Kyoshi Kurosawa's apocalypse of loneliness (Kairo in the original Japanese which means circuit which is more appropriate) suggests a world to come will sound like the beeping and popping of billions of old modems as the people slowly harden on the walls and then dry to dust. Unlike other films from the '90s which showed the weaponising of the internet just as people were letting it into the lounge and bedrooms, the internet in Pulse has no malignance of its own, acting only as a conduit between worlds. There is no direct explanation for the ghostification of the world that appears to be coming through the screen, no imagined hyper-corporation or Bond villain, it's more of a phenomenon of a new nature.

Helpdesk woman Harue at the University cannot help newbie Kawashima very much but the computer lab she works in has a strange app running that models human connectedness. It was created by a grad student and she warns Kawashima not to look at it for too long. It looks like a screensaver of the night sky where the constellations move around in the dark. The lab, filled with students in an early scene gets progressively empty in later ones. The pair's own connection seems to be off to a great start until they both go to his apartment and she is compelled to climb the nearby stairs, returning to him minus a lot of her vitality. 

One of Michi's friends can't best his curiosity about seeing apartment doors sealed with red gaffer tape so he untapes one and explores the place. In one room there is a vague human shaped stain on the wall which on second look is a woman. As he begins to retreat she walks toward him in a slow but malevolent fashion. And then she stuimbles (but it could be a kind of dance) and keeps advancing. He is backed to the wall and crawls behind a couch but the thing keeps coming. He screams for us. 

This scene, often referred to as the stumbling ghost, makes it to a high spot on every scariest scene list that is made from the margins of the genre. It doesn't sound like much but the look, the operatic music and grimy hopelessness of it combine with the sheer lack of control over it we have as its viewers get into our spines. There are several more like it, each with their own special device of terror and they give this mostly quiet film a reputation for singular achievement. Nothing is like it, barring other films by the same director but even they don't approach it for the intensity of its dread. Michi's rescue of Junko actually feels demoralising.

What's the point? Well, as already argued, Kurosawa does not have a beef with information technology or even how it might be exploited by the usual suspects of government or capitalism. This apocalypse is about connection and its decay, the breaking of circuits. While there were forms of proto social media in 2001 like irc and usenet which were heavily populated and in constant use they had nothing of the cultural penetration found later in the decade and onward. But I doubt if Kurosawa has seen a great deal of social improvement from this thing that is so present with us now. 2021's Pulse would simply find the point of entry different only in appearance and more insidious. Then again, why bother when it was both the connection of it and the knowledge that everyone else was depending on it the same way as whole nations became shut-ins. Pulse in 2001 meant more. Kawashima in 2021 is too young to be anything but a native-born citizen of the internet and would never have gone through the frustrations that brought him to Harue. 
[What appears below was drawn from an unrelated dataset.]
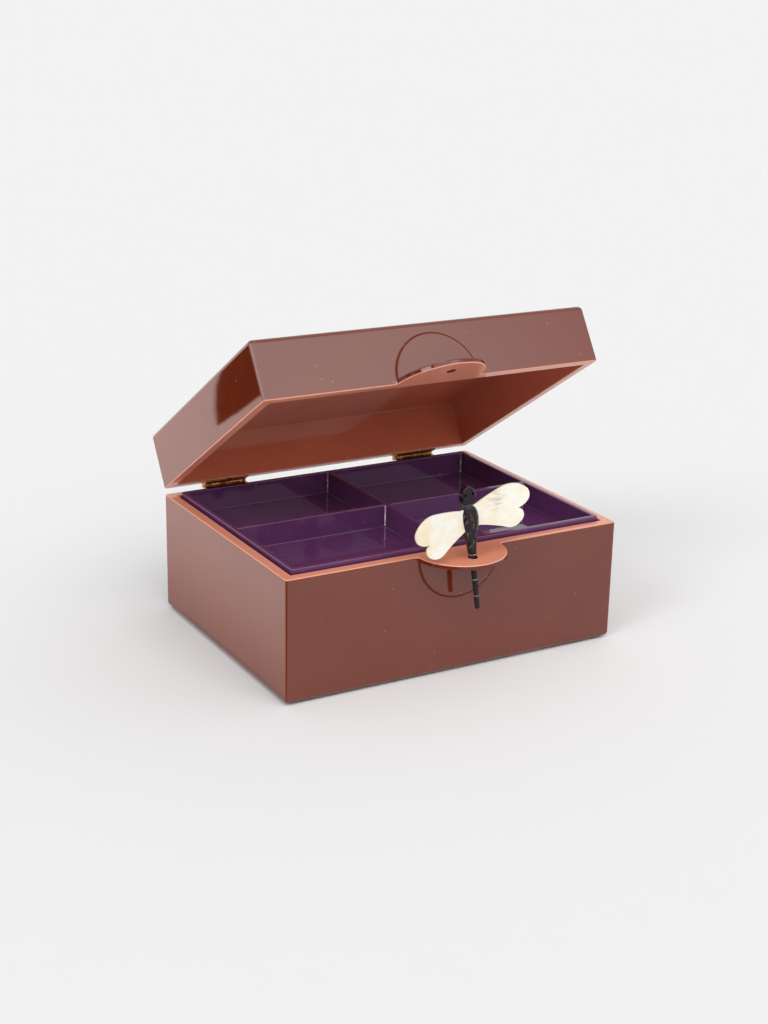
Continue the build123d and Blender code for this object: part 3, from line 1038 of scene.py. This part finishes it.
def studio_floor():
    """A wide, plain, pale floor that takes the object's shadow."""
    bm = bmesh.new()
    corners = [(-1, -1), (1, -1), (1, 1), (-1, 1)]
    bm.faces.new([bm.verts.new((floor_reach * x, floor_reach * y, 0)) for x, y in corners])
    floor = mesh_object(bm, "studio_floor")
    material, tree, shader = new_material("pale_floor")
    cloud = noise(tree, coordinates(tree), floor_cloud_scale, 2)
    levels = ((0.0, floor_level - floor_contrast), (1.0, floor_level + floor_contrast))
    tree.links.new(ramp(tree, cloud, levels), shader.inputs["Base Color"])
    shader.inputs["Roughness"].default_value = 1.0
    shader.inputs["Specular IOR Level"].default_value = 0.0
    floor.data.materials.append(material)


def low_corners(far_x, front_y, back_y):
    """Corners of a card that lies low on the floor and runs from the box to the left."""
    plan = [(card_near, front_y), (card_near, back_y), (far_x, back_y), (far_x, front_y)]
    return at_level(plan, card_rise)


def card(name, corners, level, shades):
    """A flat glowing card that only reflections show, a painted reflection; its shades run from the box to the
    left.
    """
    bm = bmesh.new()
    bm.faces.new([bm.verts.new(corner) for corner in corners])
    piece = mesh_object(bm, name)
    material = bpy.data.materials.new(name)
    material.use_nodes = True
    tree = material.node_tree
    tree.nodes.clear()
    place = node(tree, "ShaderNodeSeparateXYZ")
    tree.links.new(coordinates(tree), place.inputs[0])
    outwards = node(tree, "ShaderNodeMapRange")
    tree.links.new(place.outputs["X"], outwards.inputs["Value"])
    outwards.inputs["From Min"].default_value = card_near
    outwards.inputs["From Max"].default_value = shade_far
    glow = node(tree, "ShaderNodeEmission", Strength=level)
    tree.links.new(ramp(tree, outwards.outputs["Result"], shades), glow.inputs["Color"])
    output = node(tree, "ShaderNodeOutputMaterial")
    tree.links.new(glow.outputs[0], output.inputs["Surface"])
    piece.data.materials.append(material)
    piece.visible_camera = False
    piece.visible_diffuse = False
    piece.visible_shadow = False
    piece.visible_transmission = False


def sun(name, power, spread, origin):
    """A broad light that shines from that direction."""
    data = bpy.data.lights.new(name, "SUN")
    data.energy = power
    data.angle = spread
    lamp = bpy.data.objects.new(name, data)
    lamp.rotation_euler = Vector(origin).to_track_quat("Z", "Y").to_euler()
    bpy.context.scene.collection.objects.link(lamp)


studio_world()
studio_floor()
left_corners = low_corners(left_card_far, corner_y, left_card_back)
card("left_card", left_corners, left_level, left_shades)
front_corners = low_corners(corner_card_far, corner_card_front, corner_y)
card("corner_card", front_corners, 1.0, dark_shades)
card("dark_card", [(dark_card_x, y, z) for y, z in dark_outline], 1.0, dark_shades)
sun("key", key_power, key_spread, key_from)
sun("side", side_power, side_spread, side_from)

bpy.context.scene.view_settings.view_transform = "Standard"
But that's not to say it doesn't work as well as it did. The notion of the teasing invitation to enter ghosts rooms and the energy draining webcam footage (in one a character starts to walk across a room but the image glitches and starts again creating a loop, it feels crushingly futile or even more crushingly might serve as the last evidence of the person who once was there. If anything, these moments look a lot like the kind of folklore that has grown around the notion itself of the dark web. Hell, why stop there? Youtube is bursting with channels passing home made horror as found footage. It's enough to make Pulse look tame. But it doesn't. Because Pulse is not about the computers but the people who use them and all else beyond whose connection to each other is being ironically deteriorated by communication.
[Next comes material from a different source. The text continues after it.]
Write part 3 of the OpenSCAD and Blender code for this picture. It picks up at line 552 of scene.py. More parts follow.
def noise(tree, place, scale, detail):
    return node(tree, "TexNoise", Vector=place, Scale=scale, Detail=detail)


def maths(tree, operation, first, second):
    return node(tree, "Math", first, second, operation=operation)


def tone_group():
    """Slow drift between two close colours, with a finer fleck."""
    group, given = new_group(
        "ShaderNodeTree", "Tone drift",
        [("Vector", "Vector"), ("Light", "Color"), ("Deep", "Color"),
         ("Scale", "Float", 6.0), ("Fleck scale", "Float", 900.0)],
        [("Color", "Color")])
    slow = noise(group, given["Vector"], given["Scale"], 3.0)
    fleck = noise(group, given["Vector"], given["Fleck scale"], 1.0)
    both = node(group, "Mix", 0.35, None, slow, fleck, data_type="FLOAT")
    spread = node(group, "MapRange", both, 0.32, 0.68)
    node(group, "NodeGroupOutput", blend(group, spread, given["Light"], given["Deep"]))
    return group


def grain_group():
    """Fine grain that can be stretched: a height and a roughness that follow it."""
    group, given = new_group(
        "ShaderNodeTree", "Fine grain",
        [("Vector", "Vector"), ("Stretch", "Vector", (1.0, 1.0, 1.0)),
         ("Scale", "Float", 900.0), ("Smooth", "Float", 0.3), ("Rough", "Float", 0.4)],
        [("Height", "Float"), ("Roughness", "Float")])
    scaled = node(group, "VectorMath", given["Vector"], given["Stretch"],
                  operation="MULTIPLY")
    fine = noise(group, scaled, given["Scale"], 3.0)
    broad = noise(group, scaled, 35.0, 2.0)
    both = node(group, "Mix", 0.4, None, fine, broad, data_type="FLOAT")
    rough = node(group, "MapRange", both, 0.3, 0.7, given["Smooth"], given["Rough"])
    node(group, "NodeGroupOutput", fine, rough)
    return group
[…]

The characters in Pulse are almost all young. The boss at the plant nursery, Michi's mother and the newsreader are the only prominent ones who come to mind and their presence is brief (the newsreader even gets glitched so that half his face is cut off by video noise. The youth of the principal characters is poignant as it is drawn from the hikkmori, the Japanese adolescents and young adults reported to whitdraw not just from the outside world but the space outside their rooms. Various causes have been suggested including a relation to autism spectrum disorder and PTSD but at the time the numbers of hikkimori were reportedly in the millions and looked to commentators like a social phenomenon. Kurosawa was imagining what an epidemic of it might look like. Any number of trival causes might add up to such a withdrawal without the person suffering noticing. Kurosawa adds the notion of ghosts escaping from their existential inertia into the living world as a kind of narrative diesel which he can use to avoid a lot of exposition. The inevitable U.S. remake has characters explain about the red tape as:"It just seems to work somehow." In Pulse someone imagines a situation where the tape used just happened to be a red the first time. The imagined scene suggests the colour took on a significance the same way that people wear lucky socks when they go to the pokies.

I said before that Pulse was unique but that's not quite true. It might seem extraordinary to suggest that the age range of its characters, its release date and location do not admit it into the canon of J-Horror but it really just doesn't behave like Ringu or One Missed Call. While there are three clearly discernable acts to the plot the tension is deliberately scrubbed bare to allow these people space and light enough to wonder at their continued life. One reviewer at the time memorably found it so difficult to describe the style of this film that he called it The Omega Man as directed by Andrei Tarkovsky. He was being funny but he meant it. The only films that this one resembles are its imitators. Those fail the same way that copies of Eraserhead or Possession fail as they don't come from the same compelled statement as the original. That's why Pulse still works, it's still there, sitting by itself, apparently the kind of horror movie ready to get up and dance like all the others but keeping quietly to itself until someone like you approaches it and an act of social charity becomes a meeting you will never forget.